Projection surfaces tend to be less important in the quality of images produced by projection film than the video projector itself. While the film is versatile and will work with most any video projector to create front projection film results or standard results from behind the surface, the higher the quality of the projector, the better the image that will be displayed by the film. Rear projection is often chosen over forward projection as it allows for the video projector to be concealed and eliminates shadows that are created if objects pass between a forward projector and the film.

Often the deciding factor on quality for the results of an image produced by projection film glass surfaces is the amount of light or lumens that are being directed at the square area of film from the video projector. An 80 inch (2.03 meter) on one side screen will display a much more vivid image if the screen is located in an interior building away from outside light than an image with the same amount of lumens and size that makes up an exterior glass wall of a retail store. The type of lighting used by the projector also makes a difference, with standard incandescent light bulbs casting less lumens on the screen than light emitting diode (LED) sources.

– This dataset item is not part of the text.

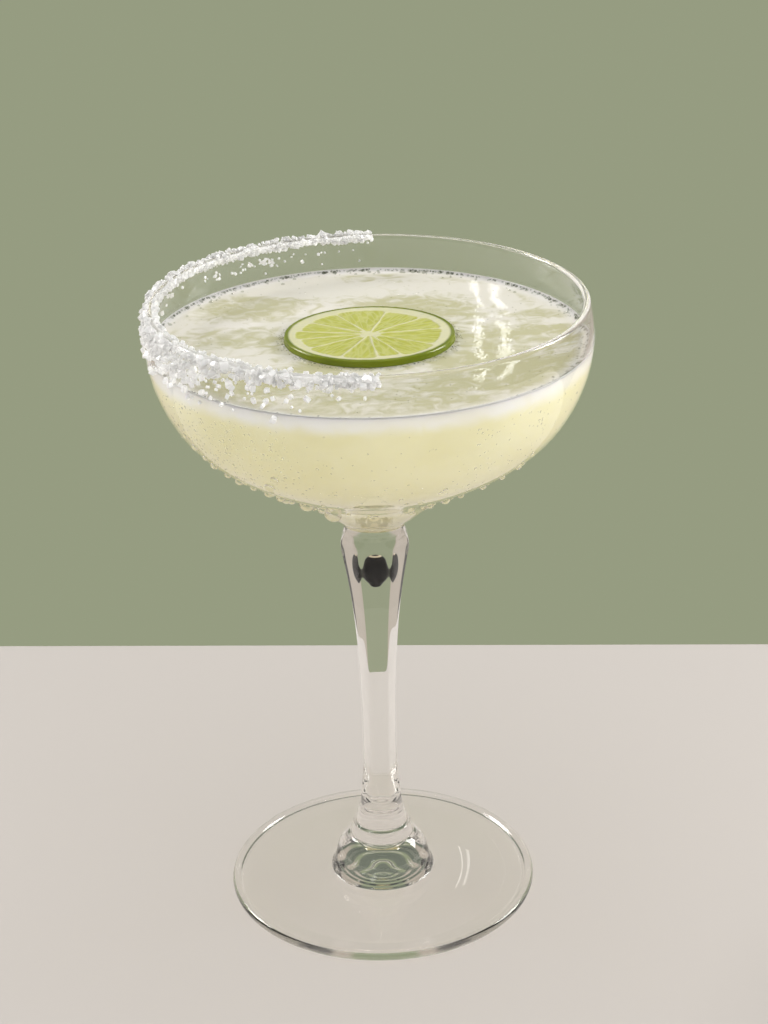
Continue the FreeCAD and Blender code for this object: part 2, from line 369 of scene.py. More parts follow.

The larger a projection film surface is, the farther away that a video projector has to be from it to cast a clear image on the film. This is known as the “throw ratio” or “throw distance” for the projector and is a multiple of the width of the screen. Other determining factors in the quality of a projection film image can include the sophistication of the film itself, as some materials are based on liquid crystal display (LCD) technology that generate their own colors, contrast foils that display darker images, or standard white film that relies mostly on the quality of the video projector for satisfactory results. Some types of projection film are also designed to simply display an opaque gray image when switched off and become transparent when on as a form of convenient privacy barrier in offices and homes.